** WHAT IS REQUIRED **
Print the data that follows exactly.
<<<<
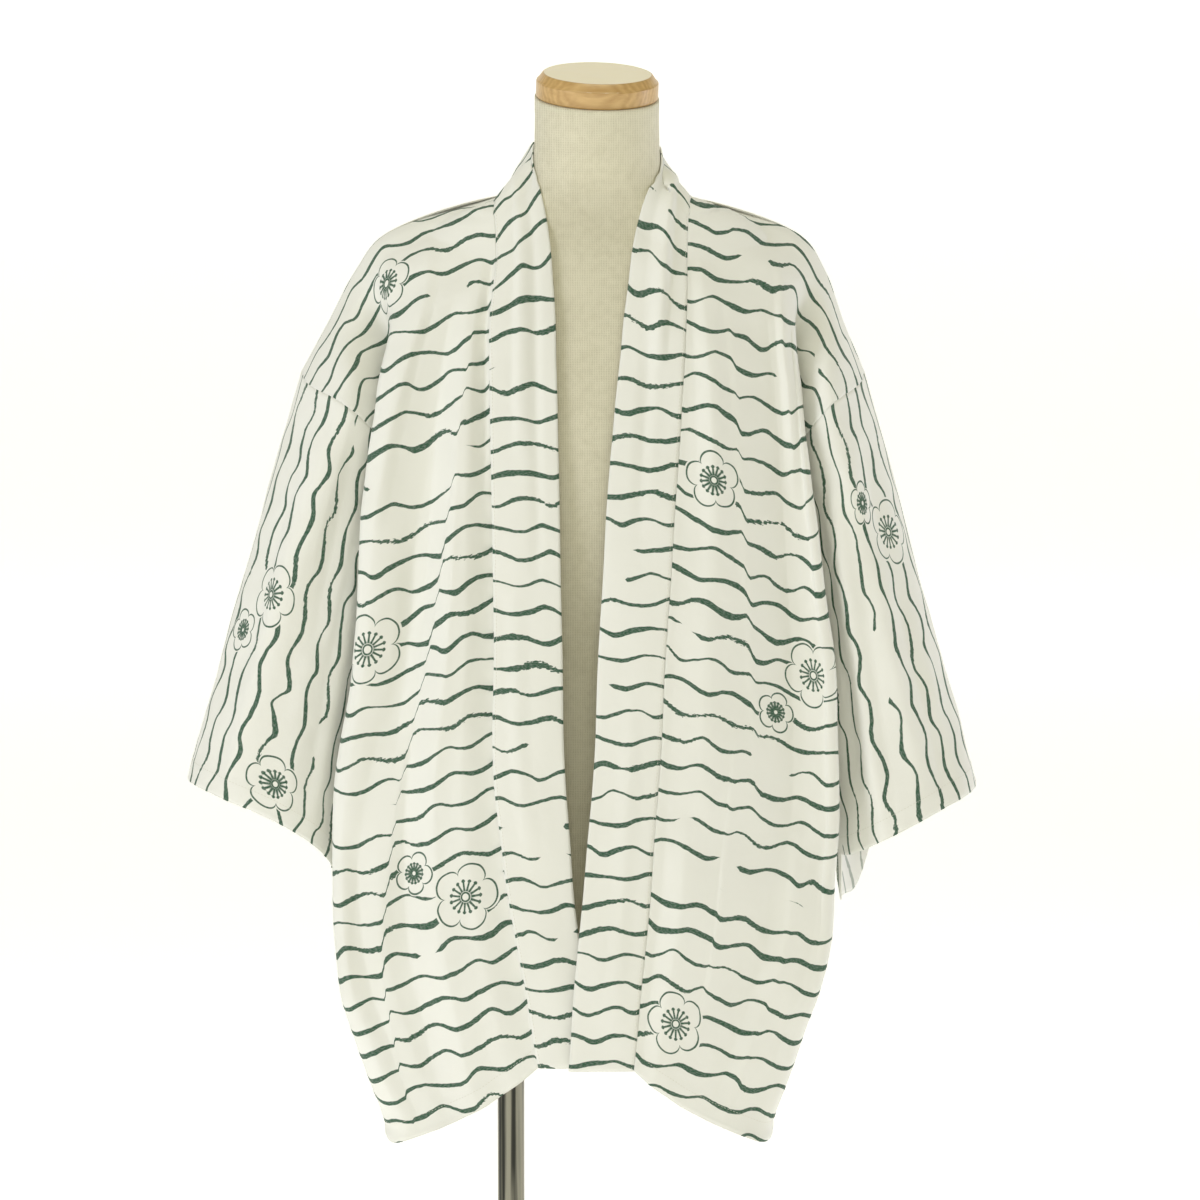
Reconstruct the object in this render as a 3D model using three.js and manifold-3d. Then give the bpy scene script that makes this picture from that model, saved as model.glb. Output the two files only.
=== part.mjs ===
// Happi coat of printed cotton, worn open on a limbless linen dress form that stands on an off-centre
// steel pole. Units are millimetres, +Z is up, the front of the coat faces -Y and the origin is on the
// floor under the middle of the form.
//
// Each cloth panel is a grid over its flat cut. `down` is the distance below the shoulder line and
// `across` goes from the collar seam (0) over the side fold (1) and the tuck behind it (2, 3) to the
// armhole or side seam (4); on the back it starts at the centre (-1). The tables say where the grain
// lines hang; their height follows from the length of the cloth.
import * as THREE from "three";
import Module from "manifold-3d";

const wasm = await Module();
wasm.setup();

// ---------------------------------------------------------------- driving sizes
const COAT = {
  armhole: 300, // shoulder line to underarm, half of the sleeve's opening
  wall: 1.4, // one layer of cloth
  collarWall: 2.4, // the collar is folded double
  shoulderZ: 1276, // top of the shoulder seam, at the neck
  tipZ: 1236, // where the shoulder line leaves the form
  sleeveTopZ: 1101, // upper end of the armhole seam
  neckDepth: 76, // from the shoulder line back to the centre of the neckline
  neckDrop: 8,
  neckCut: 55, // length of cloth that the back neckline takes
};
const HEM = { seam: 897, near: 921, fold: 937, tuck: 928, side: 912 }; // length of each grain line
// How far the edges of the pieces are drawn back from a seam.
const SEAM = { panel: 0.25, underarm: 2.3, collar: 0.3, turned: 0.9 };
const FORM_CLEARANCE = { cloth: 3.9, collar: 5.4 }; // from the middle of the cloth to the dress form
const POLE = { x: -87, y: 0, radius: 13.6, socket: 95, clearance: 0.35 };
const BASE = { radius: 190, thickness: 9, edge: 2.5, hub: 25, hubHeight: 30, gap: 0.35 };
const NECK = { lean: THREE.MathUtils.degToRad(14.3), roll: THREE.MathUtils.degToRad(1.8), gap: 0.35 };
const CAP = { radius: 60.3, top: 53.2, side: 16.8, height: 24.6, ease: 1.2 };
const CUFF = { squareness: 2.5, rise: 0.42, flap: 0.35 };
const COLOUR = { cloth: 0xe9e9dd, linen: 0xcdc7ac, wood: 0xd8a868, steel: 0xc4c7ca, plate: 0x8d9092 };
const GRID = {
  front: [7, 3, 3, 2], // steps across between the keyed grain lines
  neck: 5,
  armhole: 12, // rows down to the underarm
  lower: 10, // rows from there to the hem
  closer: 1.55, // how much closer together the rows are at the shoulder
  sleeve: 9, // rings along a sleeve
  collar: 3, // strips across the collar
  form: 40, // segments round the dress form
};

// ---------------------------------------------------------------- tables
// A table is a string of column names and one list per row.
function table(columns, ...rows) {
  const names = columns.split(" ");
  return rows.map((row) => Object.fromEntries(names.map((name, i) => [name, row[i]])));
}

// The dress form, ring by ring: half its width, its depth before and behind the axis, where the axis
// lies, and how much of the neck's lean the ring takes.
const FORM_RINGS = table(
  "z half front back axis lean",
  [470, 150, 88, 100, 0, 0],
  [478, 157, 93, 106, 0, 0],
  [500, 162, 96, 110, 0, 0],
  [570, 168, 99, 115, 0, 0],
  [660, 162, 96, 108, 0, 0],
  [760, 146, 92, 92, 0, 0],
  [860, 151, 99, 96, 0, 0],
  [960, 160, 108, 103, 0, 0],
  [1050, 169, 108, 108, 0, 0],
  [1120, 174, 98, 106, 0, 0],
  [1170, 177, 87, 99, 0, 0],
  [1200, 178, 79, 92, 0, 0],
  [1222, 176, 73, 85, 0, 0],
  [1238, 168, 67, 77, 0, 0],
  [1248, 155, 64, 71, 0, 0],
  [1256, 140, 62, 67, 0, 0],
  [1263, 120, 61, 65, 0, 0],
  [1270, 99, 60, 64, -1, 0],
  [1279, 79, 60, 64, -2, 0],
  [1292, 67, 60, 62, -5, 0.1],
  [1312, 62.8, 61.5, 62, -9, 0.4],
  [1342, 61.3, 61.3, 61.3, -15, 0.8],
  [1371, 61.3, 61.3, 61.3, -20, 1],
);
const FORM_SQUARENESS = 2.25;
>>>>
** SOLUTION TO THIS PROBLEM **
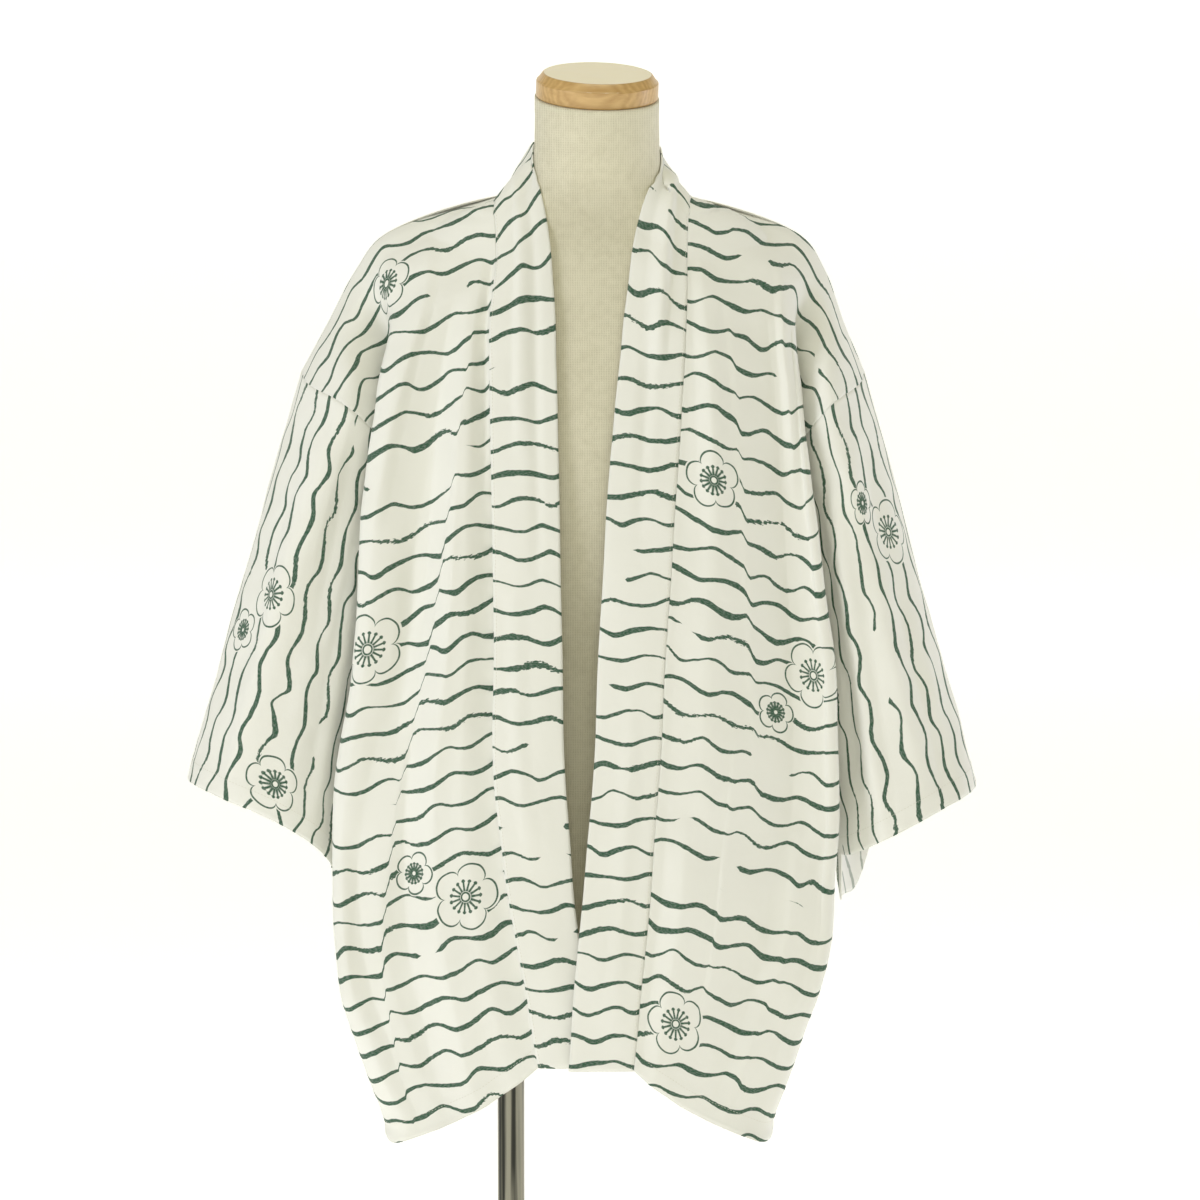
Reconstruct the object in this render as a 3D model using three.js and manifold-3d. Then give the bpy scene script that makes this picture from that model, saved as model.glb. Output the two files only.
=== part.mjs ===
// Happi coat of printed cotton, worn open on a limbless linen dress form that stands on an off-centre
// steel pole. Units are millimetres, +Z is up, the front of the coat faces -Y and the origin is on the
// floor under the middle of the form.
//
// Each cloth panel is a grid over its flat cut. `down` is the distance below the shoulder line and
// `across` goes from the collar seam (0) over the side fold (1) and the tuck behind it (2, 3) to the
// armhole or side seam (4); on the back it starts at the centre (-1). The tables say where the grain
// lines hang; their height follows from the length of the cloth.
import * as THREE from "three";
import Module from "manifold-3d";

const wasm = await Module();
wasm.setup();

// ---------------------------------------------------------------- driving sizes
const COAT = {
  armhole: 300, // shoulder line to underarm, half of the sleeve's opening
  wall: 1.4, // one layer of cloth
  collarWall: 2.4, // the collar is folded double
  shoulderZ: 1276, // top of the shoulder seam, at the neck
  tipZ: 1236, // where the shoulder line leaves the form
  sleeveTopZ: 1101, // upper end of the armhole seam
  neckDepth: 76, // from the shoulder line back to the centre of the neckline
  neckDrop: 8,
  neckCut: 55, // length of cloth that the back neckline takes
};
const HEM = { seam: 897, near: 921, fold: 937, tuck: 928, side: 912 }; // length of each grain line
// How far the edges of the pieces are drawn back from a seam.
const SEAM = { panel: 0.25, underarm: 2.3, collar: 0.3, turned: 0.9 };
const FORM_CLEARANCE = { cloth: 3.9, collar: 5.4 }; // from the middle of the cloth to the dress form
const POLE = { x: -87, y: 0, radius: 13.6, socket: 95, clearance: 0.35 };
const BASE = { radius: 190, thickness: 9, edge: 2.5, hub: 25, hubHeight: 30, gap: 0.35 };
const NECK = { lean: THREE.MathUtils.degToRad(14.3), roll: THREE.MathUtils.degToRad(1.8), gap: 0.35 };
const CAP = { radius: 60.3, top: 53.2, side: 16.8, height: 24.6, ease: 1.2 };
const CUFF = { squareness: 2.5, rise: 0.42, flap: 0.35 };
const COLOUR = { cloth: 0xe9e9dd, linen: 0xcdc7ac, wood: 0xd8a868, steel: 0xc4c7ca, plate: 0x8d9092 };
const GRID = {
  front: [7, 3, 3, 2], // steps across between the keyed grain lines
  neck: 5,
  armhole: 12, // rows down to the underarm
  lower: 10, // rows from there to the hem
  closer: 1.55, // how much closer together the rows are at the shoulder
  sleeve: 9, // rings along a sleeve
  collar: 3, // strips across the collar
  form: 40, // segments round the dress form
};

// ---------------------------------------------------------------- tables
// A table is a string of column names and one list per row.
function table(columns, ...rows) {
  const names = columns.split(" ");
  return rows.map((row) => Object.fromEntries(names.map((name, i) => [name, row[i]])));
}

// The dress form, ring by ring: half its width, its depth before and behind the axis, where the axis
// lies, and how much of the neck's lean the ring takes.
const FORM_RINGS = table(
  "z half front back axis lean",
  [470, 150, 88, 100, 0, 0],
  [478, 157, 93, 106, 0, 0],
  [500, 162, 96, 110, 0, 0],
  [570, 168, 99, 115, 0, 0],
  [660, 162, 96, 108, 0, 0],
  [760, 146, 92, 92, 0, 0],
  [860, 151, 99, 96, 0, 0],
  [960, 160, 108, 103, 0, 0],
  [1050, 169, 108, 108, 0, 0],
  [1120, 174, 98, 106, 0, 0],
  [1170, 177, 87, 99, 0, 0],
  [1200, 178, 79, 92, 0, 0],
  [1222, 176, 73, 85, 0, 0],
  [1238, 168, 67, 77, 0, 0],
  [1248, 155, 64, 71, 0, 0],
  [1256, 140, 62, 67, 0, 0],
  [1263, 120, 61, 65, 0, 0],
  [1270, 99, 60, 64, -1, 0],
  [1279, 79, 60, 64, -2, 0],
  [1292, 67, 60, 62, -5, 0.1],
  [1312, 62.8, 61.5, 62, -9, 0.4],
  [1342, 61.3, 61.3, 61.3, -15, 0.8],
  [1371, 61.3, 61.3, 61.3, -20, 1],
);
const FORM_SQUARENESS = 2.25;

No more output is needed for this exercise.